Being nice to everyone means being honest with no one, including yourself.
For most of my twenties, I was relentlessly agreeable. If someone asked for my time, I said yes. If a situation needed smoothing over, I smoothed it. If conflict appeared on the horizon, I redirected before it arrived.
I thought this was what good people did. Be accommodating. Keep the peace. Make everyone comfortable. Never say no, never push back, never create friction.
Then I moved to Thailand for three years, and that entire framework fell apart.
Thai culture taught me something I'd completely misunderstood. Real respect doesn't come from avoiding conflict. It comes from clear boundaries and honest communication. The politeness I admired in Thai interactions wasn't about being agreeable. It was about being clear.
When I returned to the US and eventually settled in Austin, I had to rebuild my understanding of what it meant to be a good person. Not nice. Good. There's a difference.
Nice avoids discomfort. Good honors reality. Nice says yes when it should say no. Good respects both parties enough to be honest.
Here's what I learned about why respect actually starts with boundaries, not niceness.
The difference between nice and kind
Nice is performing agreeableness to avoid negative reactions. Kind is acting in someone's genuine best interest, even when it's uncomfortable.
When I worked in fine-dining restaurants, I watched this play out constantly. Nice managers avoided difficult conversations and let problems fester. Kind managers gave direct feedback and helped people actually improve.
The nice managers were liked initially. The kind managers were respected long-term.
Nice prioritizes short-term comfort. Kind prioritizes long-term well-being. It says the true thing even when it's hard.
I spent years being nice. It made me exhausted, resentful, and ultimately less helpful than if I'd just been honest from the start.
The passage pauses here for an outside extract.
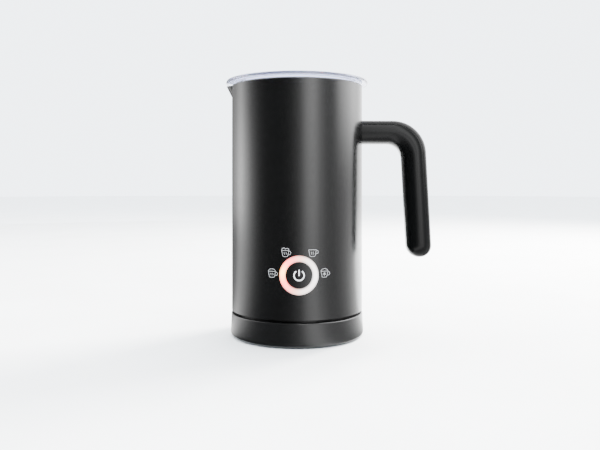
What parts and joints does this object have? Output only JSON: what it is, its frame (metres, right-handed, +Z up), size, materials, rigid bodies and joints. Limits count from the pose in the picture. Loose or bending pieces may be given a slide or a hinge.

Why saying yes to everything is actually disrespectful
When you say yes to everything, you're lying most of the time.
You're not genuinely available for all those requests. You don't actually want to attend every event. You can't deliver on every commitment with full attention and care.
But you say yes anyway because you don't want to disappoint people or deal with their negative reaction to hearing no.
Here's what I learned slowly and painfully. That's not respect. That's conflict avoidance disguised as generosity.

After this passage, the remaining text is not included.